I turned off the election that night, listened to music and tied flies instead. Past weekend, I ties a few more. Mostly BWO and similar types. Can't wait, I'll be getting into SLC on Thursday and be fishing for a week. I'll let you know how things go


----------



## mlob1one (Aug 29, 2014)

You should also take a look at the Utah killer bug. I've had amazing success with that the last couple of weeks and it's super easy to tie up. 
Have a great time! 

Sent from my SPH-L710 using Tapatalk


----------



## wiggley1 (Oct 31, 2016)

is there a shop I can pick some of these up? I won't have my tying gear and I can't find that yarn here in Portland.


----------



## martymcfly73 (Sep 17, 2007)

There's a new fly fishing shop that just opened approx 1700 N state Orem. Called fly fish food.

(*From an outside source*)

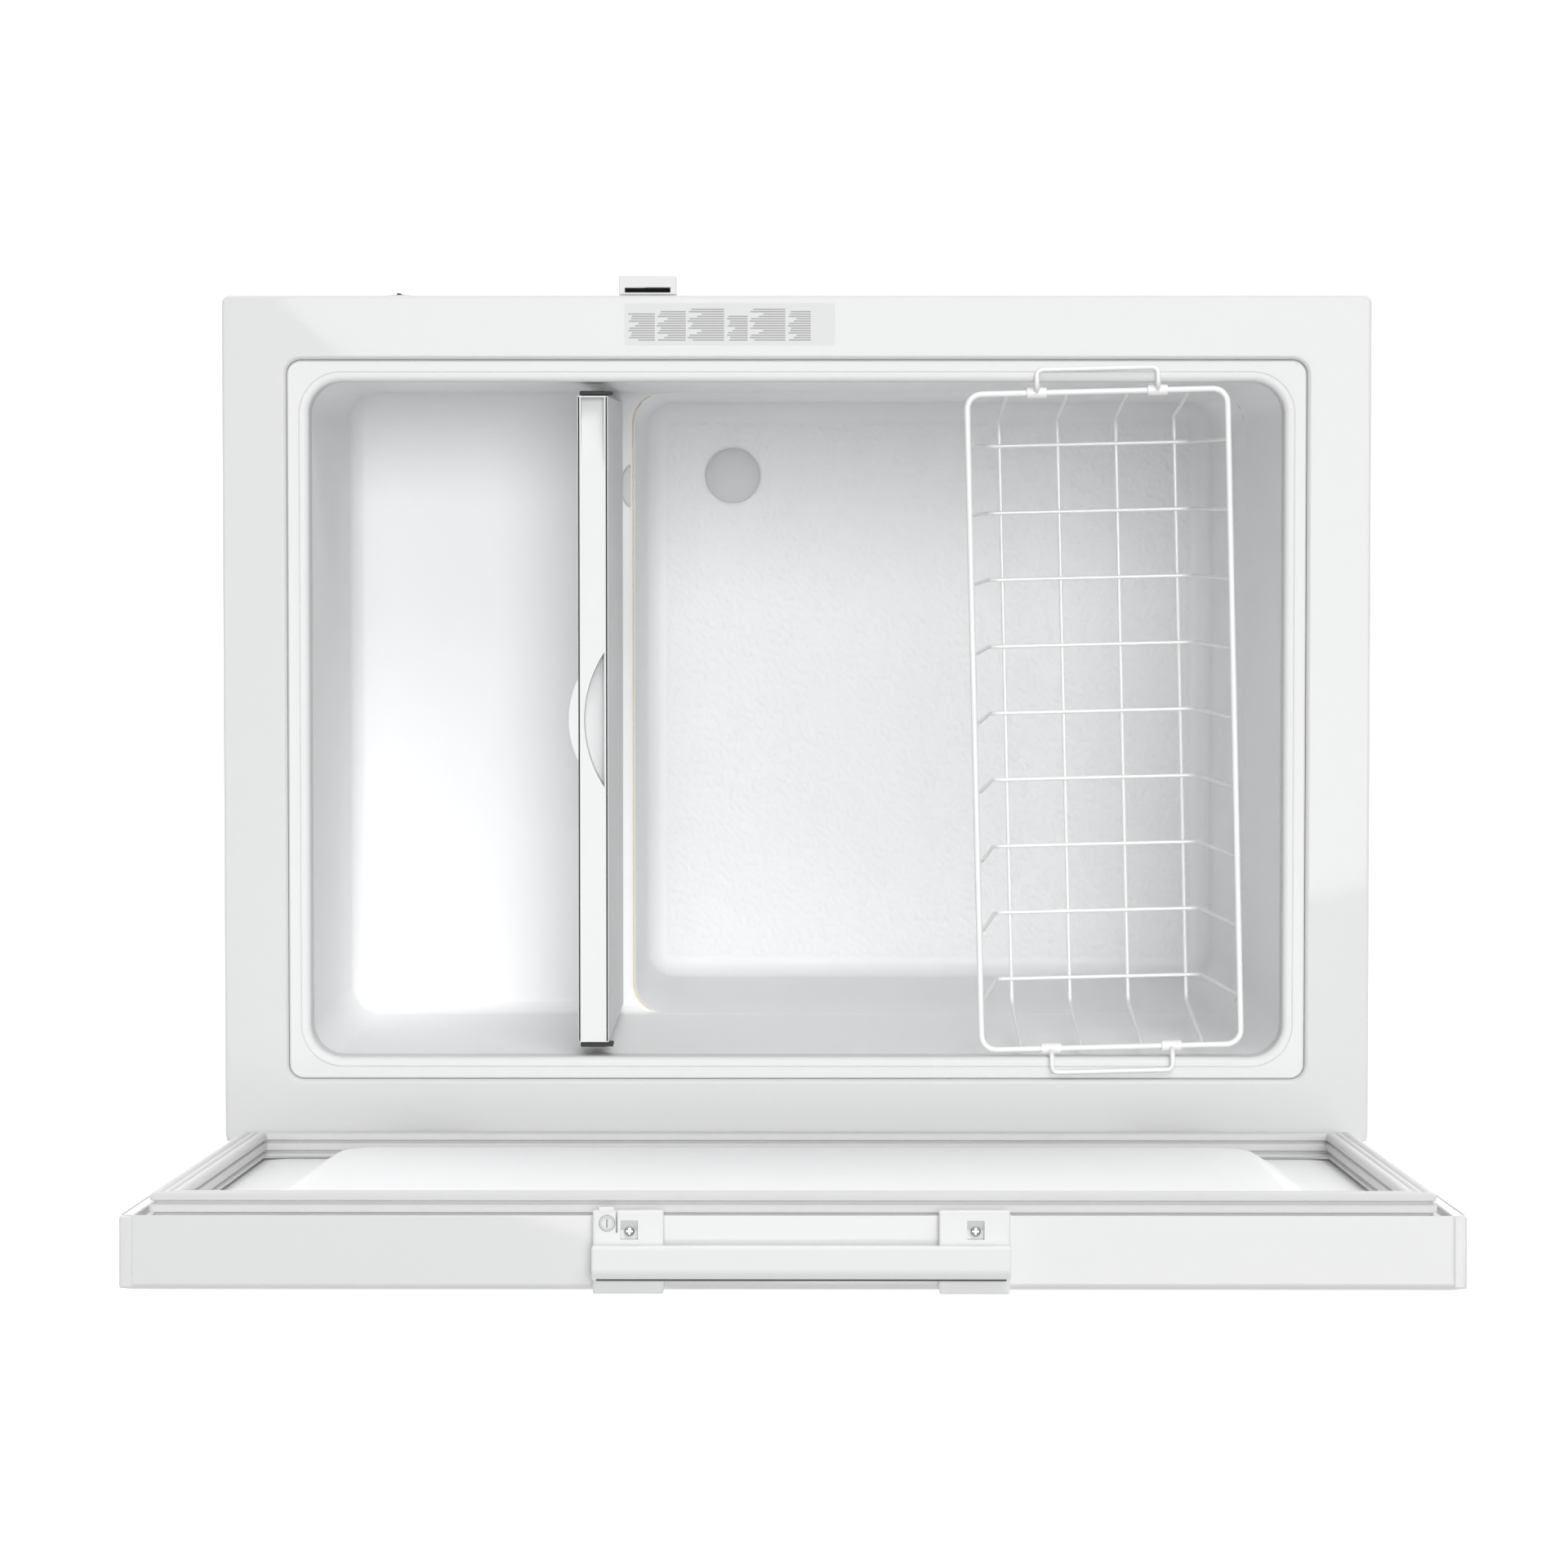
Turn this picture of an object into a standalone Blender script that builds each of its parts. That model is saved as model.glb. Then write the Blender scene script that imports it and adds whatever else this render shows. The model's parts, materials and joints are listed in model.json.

They may have a website too.


----------



## Catherder (Aug 2, 2008)

You might want to bring a few egg pattern/glo bugs as well for next week.


----------



## wiggley1 (Oct 31, 2016)

Ah well... Thanksgiving week was really nice. The weather and honey do's cut my fishing time down so I ended up being a guide for my son instead and he caught a couple nice ones. He had a good time fishing, watching other fishers, and playing on the beaver dams, so it was good. Once I find a job and get out to SLC permanently, I'll get the me time in and teach my boy as well until he can fish without supervision. 
Hope everyone had a good Thanksgiving.


----------